When I wake up, my heart doesn’t split into a thousand pieces. My head doesn’t pound with questions asking me why us, or how are we here. When I reach for a mug for my coffee, my hands don’t shake when I see Mum’s mug.
I wondered whether Mummy felt this way too when she was in hospital and whether I did enough to comfort her. I hope she never felt alone when she was with me.
That's one of the most difficult things about losing my mum, I just want to tell her how difficult life is without her in it.
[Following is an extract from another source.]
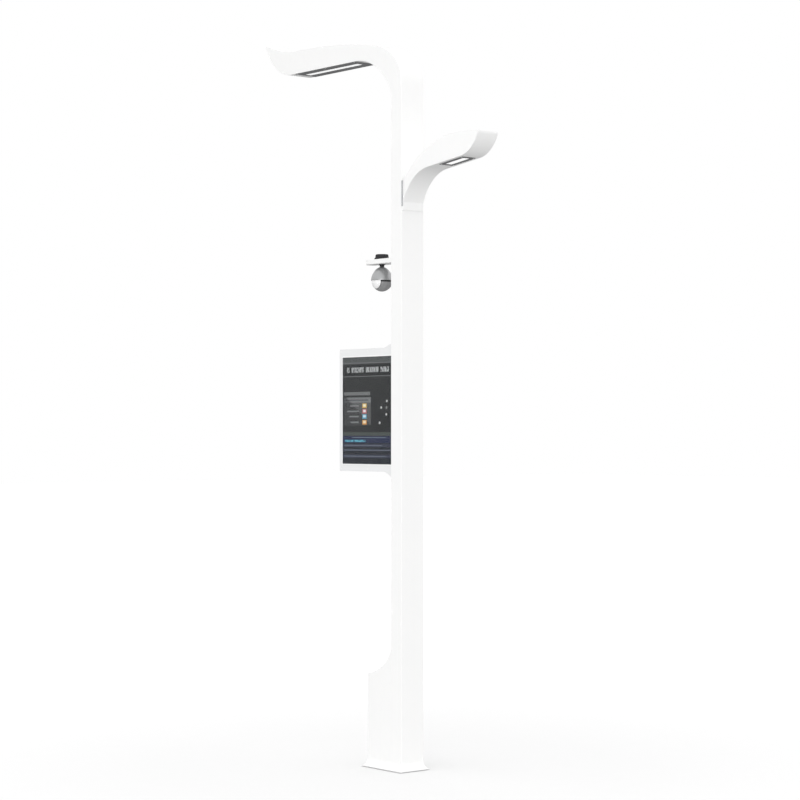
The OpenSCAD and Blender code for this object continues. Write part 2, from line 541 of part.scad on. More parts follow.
base_plate();
base_skirt_front();
base_skirt_rear();
column_side_plate_front();
column_side_plate_rear();
column_back_plate();
column_face_plate();
column_access_plate();
arm_spigot();
upper_arm_shell();
upper_led_bezel();
upper_led_lens();
branch_mount_plate();
branch_arm_shell();
branch_led_bezel();
branch_led_lens();
led_boards();
led_chips();
led_heatsinks();
led_drivers();
camera_shelf();
camera_junction_box();
camera_neck();
camera_hood();
camera_yoke();
camera_seal();
camera_tilt_pins();
camera_ball();
camera_lens();
camera_window();
display_case();
display_bezel_front();
display_bezel_rear();
display_glass_front();
display_glass_rear();
display_lcd_front();
display_lcd_rear();
display_chassis();
display_controller();
display_power_supply();
cabinet_shell();
cabinet_door();
door_hinge_leaf_fixed();
door_hinge_leaf_moving();
door_lock();
socket_panel();
socket_body();
socket_flap();
status_ring();
rfid_reader();
start_button();
equipment_plate();
circuit_breakers();
contactor();
energy_meter();
charge_controller();
terminal_block();
wiring_harness();
structural_bolts();
cover_screws();
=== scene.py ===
import json
import math
import bpy
import bmesh
from mathutils import Matrix, Vector


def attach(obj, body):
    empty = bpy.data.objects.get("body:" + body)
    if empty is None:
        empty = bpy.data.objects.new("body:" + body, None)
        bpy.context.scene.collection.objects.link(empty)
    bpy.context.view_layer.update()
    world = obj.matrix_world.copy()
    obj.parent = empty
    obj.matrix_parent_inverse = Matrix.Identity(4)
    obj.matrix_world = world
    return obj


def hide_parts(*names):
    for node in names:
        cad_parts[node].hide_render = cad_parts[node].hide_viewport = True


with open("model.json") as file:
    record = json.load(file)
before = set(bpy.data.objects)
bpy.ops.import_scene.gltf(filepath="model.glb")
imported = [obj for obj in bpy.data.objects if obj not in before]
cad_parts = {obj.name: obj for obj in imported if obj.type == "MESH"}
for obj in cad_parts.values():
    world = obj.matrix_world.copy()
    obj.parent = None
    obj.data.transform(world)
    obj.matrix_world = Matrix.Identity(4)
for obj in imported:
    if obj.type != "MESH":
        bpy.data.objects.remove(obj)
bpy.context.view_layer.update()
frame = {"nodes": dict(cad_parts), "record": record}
MM = 0.001
NODE_BODY = {n: b for b, ns in frame["record"]["behaviour"]["bodies"].items() for n in ns}
NODE_SLOT = {s["node"]: s.get("material_slot") for s in frame["record"]["subparts"]}

# ------------------------------------------------------------------ shader helpers


class Mat:
    """A small builder for procedural node materials."""

    def __init__(self, name):
        self.m = bpy.data.materials.new(name)
        self.m.use_nodes = True
        self.t = self.m.node_tree
        self.t.nodes.clear()
        self.out = self.n("ShaderNodeOutputMaterial")
        self.b = self.n("ShaderNodeBsdfPrincipled")
        self.link(self.b.outputs[0], self.out.inputs[0])
        self.co = self.n("ShaderNodeTexCoord").outputs["Object"]

    def n(self, kind, **attrs):
        node = self.t.nodes.new(kind)
        for k, v in attrs.items():
            setattr(node, k, v)
        return node

    def link(self, a, b):
        self.t.links.new(a, b)

    def put(self, sock, v):
        if isinstance(v, bpy.types.NodeSocket):
            self.link(v, sock)
        elif isinstance(v, (tuple, list)) and len(v) == 3 and sock.type == "RGBA":
            sock.default_value = (*v, 1)
        else:
            sock.default_value = v

    def math(self, op, a, b=0.0, c=None, clamp=False):
        node = self.n("ShaderNodeMath", operation=op, use_clamp=clamp)
        self.put(node.inputs[0], a)
        self.put(node.inputs[1], b)
        if c is not None:
            self.put(node.inputs[2], c)
        return node.outputs[0]

    def stretch(self, sx, sy, sz, co=None):
        node = self.n("ShaderNodeMapping")
        self.link(co or self.co, node.inputs[0])
        node.inputs["Scale"].default_value = (sx, sy, sz)
        return node.outputs[0]

    def noise(self, scale, detail=3.0, rough=0.5, co=None):
        node = self.n("ShaderNodeTexNoise")
        self.link(co or self.co, node.inputs["Vector"])
        node.inputs["Scale"].default_value = scale
        node.inputs["Detail"].default_value = detail
        node.inputs["Roughness"].default_value = rough
        return node.outputs["Fac"]

    def cells(self, scale, feature="F1", co=None, rand=1.0):
        node = self.n("ShaderNodeTexVoronoi", feature=feature)
        self.link(co or self.co, node.inputs["Vector"])
        node.inputs["Scale"].default_value = scale
        node.inputs["Randomness"].default_value = rand
        return node.outputs["Distance"]

    def remap(self, v, a, b, c, d):
        node = self.n("ShaderNodeMapRange")
        self.put(node.inputs["Value"], v)
        for k, x in (("From Min", a), ("From Max", b), ("To Min", c), ("To Max", d)):
            self.put(node.inputs[k], x)
        return node.outputs[0]

    def mix(self, f, a, b):
        node = self.n("ShaderNodeMix", data_type="RGBA")
        self.put(node.inputs["Factor"], f)
        self.put(node.inputs[6], a)
        self.put(node.inputs[7], b)
        return node.outputs[2]

    def xyz(self, co=None):
        node = self.n("ShaderNodeSeparateXYZ")
        self.link(co or self.co, node.inputs[0])
        return node.outputs

    def bump(self, height, dist, strength=1.0, under=None):
        node = self.n("ShaderNodeBump")
        self.link(height, node.inputs["Height"])
        node.inputs["Distance"].default_value = dist
        node.inputs["Strength"].default_value = strength
        if under is not None:
            self.link(under, node.inputs["Normal"])
        return node.outputs[0]

    def set(self, **kw):
        names = {"color": "Base Color", "rough": "Roughness", "metal": "Metallic", "normal": "Normal",
                 "spec": "Specular IOR Level", "ior": "IOR", "coat": "Coat Weight", "coat_rough": "Coat Roughness",
                 "trans": "Transmission Weight", "alpha": "Alpha", "emit": "Emission Color", "glow": "Emission Strength",
                 "aniso": "Anisotropic"}
        for k, v in kw.items():
            self.put(self.b.inputs[names[k]], v)
        return self.m


def two_tone(g, a, b, scale, detail=3.0, co=None):
    return g.mix(g.remap(g.noise(scale, detail, 0.55, co), 0.3, 0.7, 0.0, 1.0), a, b)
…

For the first 3 months following my mums passing, I was frantic and desperate for memories. We had already lost her, I was terrified that I’d now forget her too. I wanted to hold on to our memories so tightly as if they were helium balloons. Like a child at the fayre, I daren’t loosen my grip in fear that they’d float away and be forgotten forever.
That’s my Mum, she existed, she laughed, there was a time she wasn’t dying or sad, when this wasn’t our reality, and when she could hug me and tell me everything’s going to be okay. The pain is just an indicator of how strong our bond was.
After the loss of our mum, we have tried several times to find information online about people in similar situations – to feel less alone, to get advice, to know that life can continue after all of the trauma. We couldn’t find anyone. So, we decided that we would become those people for others through The Grief Reality.